The trouble with the comparison is that a utility is a very different proposition to a bank. Would a ring-fenced retail bank owned by, say, Lehman Brothers, have been protected when the roof fell in there? Interesting question, isn't it?

Chip, chip, chip.

The commission is clearly alive to the issue and there is one option for protecting the ring fence that keeps being raised. That is to include in the legislation which sets it up a provision allowing someone to break up banks which try to "game" or break the ring-fence.

It is an idea that sounds attractive, but which has significant flaws. How do you decide if a bank has been trying to "game" the system? Who makes the ruling? Is the cost of the judicial review that will inevitably follow worth it?

Of course, supporters of such a move say that banks which play the game have nothing to fear. But how much do they have to fear anyway? The lobbyists have been hard at work on the Vickers proposals and have already made some of them easier.

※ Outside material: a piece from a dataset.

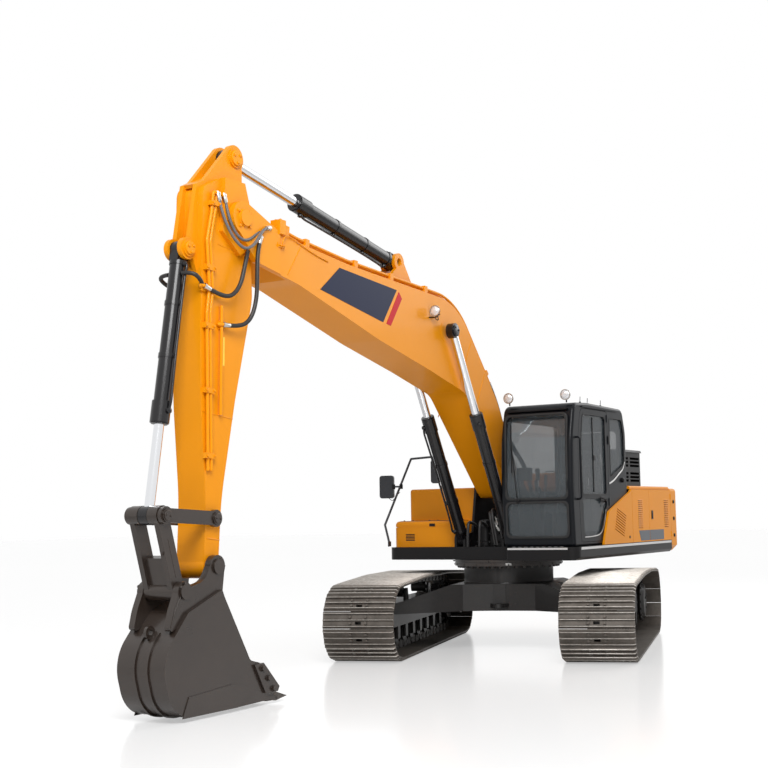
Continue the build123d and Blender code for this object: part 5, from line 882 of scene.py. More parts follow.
# ---- Hoses from boom to arm ------------------------------------------------------------
# Two grey hoses feed the arm's pipes, and three thicker black ones end at ports on the arm's
# sides. All are rubber over steel wire, with plated ferrules, and hang in loose bends so
# that the arm can swing.
nose_ends, arm_ends = [], []
FEED_HOSES = [
    [
        at(5.07, 0.215, 4.215), at(5.16, 0.232, 4.173), at(5.252, 0.245, 4.11),
        at(5.345, 0.251, 4.046), at(5.438, 0.249, 4.021), at(5.516, 0.239, 4.061),
        at(5.569, 0.222, 4.152), at(5.596, 0.202, 4.267),
    ],
    [
        at(5.07, 0.25, 4.2), at(5.16, 0.27, 4.18), at(5.25, 0.284, 4.09),
        at(5.34, 0.286, 3.985), at(5.455, 0.28, 3.935), at(5.565, 0.262, 4),
        at(5.64, 0.235, 4.12), at(5.68, 0.205, 4.26),
    ],
]
for n, (bends, end) in enumerate(zip(FEED_HOSES, elbow_ends), 1):
    free_hose("arm_feed_hose_%d" % n, [*bends, end], 0.027, grey_rubber)
    nose_ends.append((bends[0], bends[1] - bends[0]))
    arm_ends.append((end, bends[-1] - end))
LONG_HOSES = {
    "left": [
        at(5.24, 0.205, 4.09), at(5.324, 0.22, 3.985), at(5.392, 0.231, 3.803),
        at(5.452, 0.231, 3.62), at(5.564, 0.218, 3.505), at(5.714, 0.201, 3.51),
        at(5.86, 0.185, 3.56),
    ],
    "low_left": [
        at(5.2, 0.255, 4.08), at(5.253, 0.265, 3.962), at(5.267, 0.269, 3.77),
        at(5.265, 0.264, 3.534), at(5.325, 0.248, 3.337), at(5.458, 0.222, 3.256),
        at(5.62, 0.19, 3.26),
    ],
    "right": [
        at(5.24, -0.205, 4.09), at(5.324, -0.22, 3.985), at(5.392, -0.231, 3.803),
        at(5.452, -0.231, 3.62), at(5.564, -0.218, 3.505), at(5.714, -0.201, 3.51),
        at(5.86, -0.185, 3.56),
    ],
}
for label, bends in LONG_HOSES.items():
    free_hose("bucket_hose_" + label, bends, 0.038, rubber)
    nose_ends.append((bends[0], bends[1] - bends[0]))
    arm_ends.append((bends[-1], bends[-2] - bends[-1]))
ferrules("boom_nose_ferrules", "boom", nose_ends, 0.018)
ferrules("arm_ferrules", "arm", arm_ends, 0.018)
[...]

Leverage levels are likely to be higher than Sir John's Independent Commission on Banking suggested. Smaller banks may be exempted, and some which aren't all that small. Banks will even be able to sell simple derivatives within the ring fence, and that one is hilarious. How does one define a "simple" derivative in the first place? And weren't the derivatives that were widely mis-sold as interest-rate hedges to small businesses pretty simple as derivatives go?

Then there's the biggest problem with the whole thing, spotted by the Liberal Democrat John Thurso: the legislation to set up the ring fence is basically an enabling act. It hands Treasury mandarins the power to draft "secondary legislation" to formulate how it all works in practice. Such legislation usually gets passed on the nod before MPs head off for a subsidised pint.

And it will be drafted by the same sort of people who came up with the "tripartite" system of banking regulation under the last Labour government which left Britain wearing the emperor's new clothes when the financial crisis struck.

Chip, chip, chip.

Sir John says he's convinced a ring fence can work in practice. For the sake of my savings I wish I could feel so optimistic.

Naughty vicar does this movement no credit

The News of World may no longer be with us, but that doesn't mean the newspaper's stock in trade before it learned how to hack mobile phones has gone away.

I'm talking about naughty vicars, and the Reverend Carmel Jones yesterday proved the point.

Not that the 'Screws would have been much interested in the good, sorry, the bad pastor, because there was nothing salacious about his sins. His misdeeds were more larcenous than libidinous.

The Reverend Jones was doing God's work when he founded the Pentecostal Credit Union, which had 1,600 members in London.

Credit unions are, in general, a thoroughly good thing. They encourage members to save and offer loans to bail them out when things get tight.

Unfortunately Reverend Jones cooked up a scheme to use the credit union's funds to provide loans for his church organisation to buy and repair properties.

The Financial Services Authority told the Reverend to stop his little game back in 2004 after a fairly frothy exchange of correspondence.

At first he did, only to start again three years later in 2007, when loans were apparently made to credit union members, only to end up with – you've guessed it – the church organisation.

It gets worse: relations between union and organisation have broken down and £670,000 has been left outstanding on loans totalling £1.2m.

The FSA said it would have fined the Reverend, who's been reprimanded and banned, but he's as skint as his credit union, so there's not much point.

It's a sorry little tale, really. The Reverend did not make any personal gain from the affair. But he was a man of power and influence among his flock, and with the credit union, which he appears to have treated as a cash cow for church projects.

There's a nasty sting in the tail of this tale, too. Credit unions ought to be encouraged and promoted as an alternative to predatory payday lenders like Wonga.com.

Unfortunately, and the Rev should hang his head in shame, his actions are going to make the job of the movement's champions that much harder.